Florida politician (1918–2018)

George B. Stallings Jr. (May 12, 1918 – September 30, 2018) was an American lawyer and politician. He served in the Florida House of Representatives from 1959 to 1968, representing the 20th district.

== Early life ==
Stallings was born May 12, 1918, in Jacksonville, Florida. He was born to George B. Stallings Sr. and Carolyn Dohme Stallings. As a youth he attended The Bolles School. He was a part of the second admitting class. After graduating he attended the University of Virginia, while in his senior year he was drafted. He enlisted with the Army Air Corps on March 3, 1941. After nine months of training at MacDill Air Force Base he became a commissioned officer. He served as a flight instructor teaching pilots how to fly the B-24 Liberator.
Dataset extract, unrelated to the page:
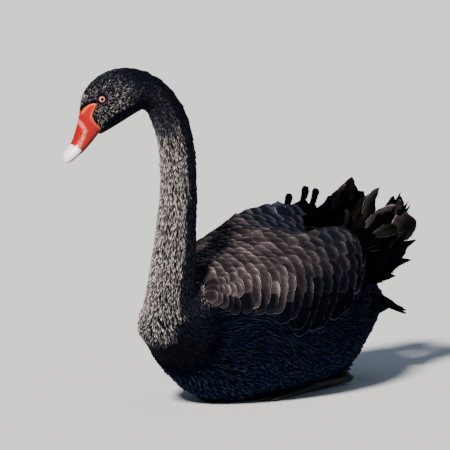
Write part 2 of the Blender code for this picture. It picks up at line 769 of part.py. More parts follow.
def tail():
    x, y, z = TAIL_ROOT
    core = ball("tail", Vector(TAIL_BASE) * MM, Vector(TAIL_BASE_SIZE) * MM, 14, 8)
    pieces = []
    for i in range(TAIL_FEATHERS):
        spreading = 2 * i / (TAIL_FEATHERS - 1) - 1
        root = Vector((x + spreading * 12, y, z - 3 * abs(spreading))) * MM
        tip_y = TAIL_TIP[1] - 36 * spreading ** 2
        tip = Vector((x + spreading * 50, tip_y, TAIL_TIP[2] + 2.4 * (i % 2) - 2 * abs(spreading))) * MM
        pieces.append(vane(root, tip, Vector((spreading * 0.3, 0, 1)), 4 * MM, 20 * MM, point=0.2))
    for i in range(TAIL_COVERTS):
        spreading = 2 * i / (TAIL_COVERTS - 1) - 1
        root = Vector((x + spreading * 16, y - 2, z + 8 - 4 * abs(spreading))) * MM
        tip = Vector((x + spreading * 30, y + 58 - 12 * spreading ** 2, z - 3 - 4 * abs(spreading))) * MM
        pieces.append(vane(root, tip, Vector((spreading * 0.4, 0, 1)), 5 * MM, 20 * MM))
    combine(core, pieces, "UNION", "MANIFOLD")
    combine(core, [torso_form("grown_torso", GAP)], "DIFFERENCE", "MANIFOLD")
    return finish(core, wing_plumage)


build_flesh()
wing("wing_left", 1)
wing("wing_right", -1)
tail()
for side, word in ((1, "left"), (-1, "right")):
    finish(foot_form("foot_" + word, side), leg_skin)
for thing in swan.objects:
    thing.data.shade_smooth()
    thing.data.set_sharp_from_angle(angle=math.radians(35))
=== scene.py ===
# Black swan afloat, life size: skin, feathers, bill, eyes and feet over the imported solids.
# The bird faces -Y, its left side is +X, and the floor is z = 0.
import json
import math

import bmesh
import bpy
import numpy as np
from mathutils import Matrix, Vector
from mathutils.bvhtree import BVHTree

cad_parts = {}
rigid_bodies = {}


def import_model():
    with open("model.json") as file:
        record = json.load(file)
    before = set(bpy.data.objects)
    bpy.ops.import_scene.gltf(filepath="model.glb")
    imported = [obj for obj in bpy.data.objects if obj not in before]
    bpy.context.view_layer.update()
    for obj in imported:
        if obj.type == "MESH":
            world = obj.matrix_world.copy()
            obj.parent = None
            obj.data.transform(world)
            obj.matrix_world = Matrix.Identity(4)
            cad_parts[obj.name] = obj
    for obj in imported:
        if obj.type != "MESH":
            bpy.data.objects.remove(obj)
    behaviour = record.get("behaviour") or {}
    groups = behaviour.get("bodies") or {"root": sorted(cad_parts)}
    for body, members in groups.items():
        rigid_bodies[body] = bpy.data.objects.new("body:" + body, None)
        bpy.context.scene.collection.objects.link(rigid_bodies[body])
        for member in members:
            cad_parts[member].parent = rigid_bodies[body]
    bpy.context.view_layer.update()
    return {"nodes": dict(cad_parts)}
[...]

He obtained the rank of Captain while in the service.

== Career ==
Stallings started practicing law after graduating from the University of Florida. He was an attorney for 38 years. He was elected to the 20th district of the Florida House of Representatives, he served from 1959 to 1968. While in office, he was head of the Judiciary Committee. After retiring from the legislator, he served as the general counsel of the Florida Retail Federation. He lobbied 13 years for them.

== Personal life ==
Stallings first marriage was to a woman named Marguerite Hamilton, a war widow, in 1946. They had 3 daughters together: Ann, Margo, and Debbie. Hamilton died in 1984. Stallings later remarried to Martha Ullmann on November 25, 1995. He turned 100 in May 2018 and died on September 30.